Best practices while engaging in leverage trading
- Understanding the comfort zone in leverage trading is essential so that traders do not compromise on their financial status.
- Start with small leveraged positions to understand how it impacts their trades without exposing their funds to high risk.
- Ensure to utilise stop loss to safeguard your trades.
- Analyse your time horizons. Short-term gains and long-term gains have different approaches and products.
- Research-based diversification to understand the history, trends and potential returns of leveraged products.
The allure of leverage lies in the prospect of amplifying gains, but it can also amplify losses within the blink of an eye. Exposing to appropriate positions in the stock market, practising diversification, and having a clear risk profile are vital for prudent risk management while considering leverage.

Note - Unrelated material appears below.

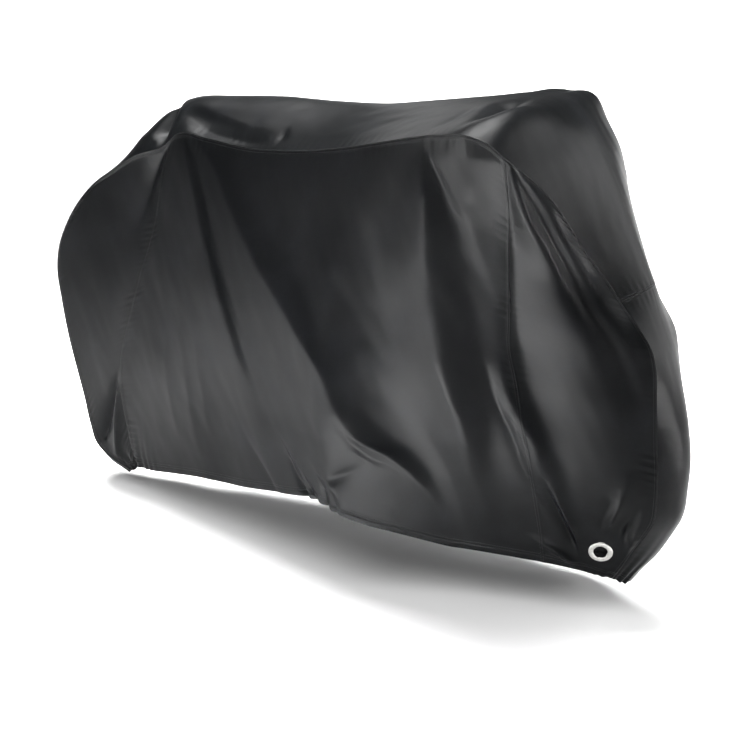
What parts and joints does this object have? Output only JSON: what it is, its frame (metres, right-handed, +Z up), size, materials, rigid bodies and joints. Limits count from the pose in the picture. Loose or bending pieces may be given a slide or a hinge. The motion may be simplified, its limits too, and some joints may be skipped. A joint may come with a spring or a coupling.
{
  "type": "bicycle cover",
  "caption": "Fitted black nylon cover in the shape in which it hangs over a bicycle, open below, with a lock eyelet low on each front panel.",
  "frame": {"origin": "under the top of the gusset at the middle of the wheelbase, where the bicycle's top tube and cables hold the cloth up", "axes": "+X to the front wheel, +Y to the far side, +Z up"},
  "size_m": [1.676, 0.6384, 1.0671],
  "materials": {
    "cloth": "charcoal black coated nylon with a soft sheen",
    "eyelet": "polished nickel plated brass"
  },
  "bodies": {
    "root": {"gusset_top": "cloth", "gusset_front": "cloth", "side_rear_near": "cloth", "side_middle_near": "cloth", "side_front_near": "cloth", "side_rear_far": "cloth", "side_middle_far": "cloth", "side_front_far": "cloth", "eyelet_near": "eyelet", "eyelet_far": "eyelet"}
  },
  "joints": []
}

There is no fixed number that suggests how much leverage is safe. It depends on the investor’s capacity to absorb risks in case of losses. For novice and frugal investors, a lower leverage like 5:1 or 10:1 may be suitable.
No, leverage trading is not risk-free. Risk-free strategies are seldom available in the stock market. If prices do not go as expected, a leveraged trader not only loses money on the stock but will also lose money while paying interest to the broker. So, the loss in leverage trading is unlimited.
Yes, leverage trading can help in magnifying profits. Leverage trading allows traders to take bigger positions. So, they can earn higher profits, provided the asset’s price moves as expected.
Leverage in intraday refers to entering intraday trades on a margin. It is where traders give brokers an initial deposit and take loans on it to enter high-value transactions. These margins give investors more capital than they currently own, facilitating them to enter large trades.
20X is a ratio showing the percentage of leverage. 20X indicates that traders can get a margin that is 20 times more than their initial deposit. So, if a trader deposits ₹1,000, the margin amount will be ₹20,000.